>> BEGIN
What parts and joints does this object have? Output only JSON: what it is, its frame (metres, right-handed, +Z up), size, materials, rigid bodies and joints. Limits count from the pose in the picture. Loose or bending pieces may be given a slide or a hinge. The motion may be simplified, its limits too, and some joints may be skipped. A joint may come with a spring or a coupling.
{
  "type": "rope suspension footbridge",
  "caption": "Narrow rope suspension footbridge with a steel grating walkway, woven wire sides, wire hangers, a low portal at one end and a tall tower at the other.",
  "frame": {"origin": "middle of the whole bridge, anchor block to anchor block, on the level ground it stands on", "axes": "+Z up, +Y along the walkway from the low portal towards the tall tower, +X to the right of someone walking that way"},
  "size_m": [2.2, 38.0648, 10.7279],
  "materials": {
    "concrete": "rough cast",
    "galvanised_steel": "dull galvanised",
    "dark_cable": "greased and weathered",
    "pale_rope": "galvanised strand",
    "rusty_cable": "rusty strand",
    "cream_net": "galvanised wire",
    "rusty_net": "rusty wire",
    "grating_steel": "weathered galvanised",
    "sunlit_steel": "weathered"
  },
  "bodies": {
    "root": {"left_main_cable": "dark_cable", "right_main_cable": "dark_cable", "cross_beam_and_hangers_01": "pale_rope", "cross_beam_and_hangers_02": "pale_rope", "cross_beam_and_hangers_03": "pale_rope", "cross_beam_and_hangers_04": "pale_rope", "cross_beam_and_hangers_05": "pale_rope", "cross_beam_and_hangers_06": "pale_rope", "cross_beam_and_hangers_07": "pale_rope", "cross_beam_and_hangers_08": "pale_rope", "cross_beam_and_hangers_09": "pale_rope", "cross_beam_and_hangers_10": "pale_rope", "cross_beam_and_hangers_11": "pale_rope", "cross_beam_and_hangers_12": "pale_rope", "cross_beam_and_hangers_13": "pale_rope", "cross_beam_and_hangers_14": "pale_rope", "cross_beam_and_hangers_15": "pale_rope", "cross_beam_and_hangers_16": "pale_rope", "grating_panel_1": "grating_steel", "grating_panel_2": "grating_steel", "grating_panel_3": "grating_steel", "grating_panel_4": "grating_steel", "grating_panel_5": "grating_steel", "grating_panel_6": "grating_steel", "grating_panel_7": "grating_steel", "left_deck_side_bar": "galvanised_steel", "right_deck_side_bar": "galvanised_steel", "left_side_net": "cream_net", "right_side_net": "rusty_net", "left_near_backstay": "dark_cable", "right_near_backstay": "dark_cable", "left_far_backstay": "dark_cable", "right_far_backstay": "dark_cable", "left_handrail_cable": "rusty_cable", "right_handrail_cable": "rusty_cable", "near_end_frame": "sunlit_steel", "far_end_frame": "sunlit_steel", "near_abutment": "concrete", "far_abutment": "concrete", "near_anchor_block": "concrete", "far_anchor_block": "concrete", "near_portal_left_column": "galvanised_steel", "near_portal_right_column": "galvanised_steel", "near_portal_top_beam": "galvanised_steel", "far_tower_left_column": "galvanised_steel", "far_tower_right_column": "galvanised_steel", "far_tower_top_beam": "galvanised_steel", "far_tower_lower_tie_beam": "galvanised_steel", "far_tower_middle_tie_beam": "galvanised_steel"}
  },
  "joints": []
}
>> END
Instructions to follow: Of the lines above, how many hold the string "joints"? Answer with only the number.

Written solution: 2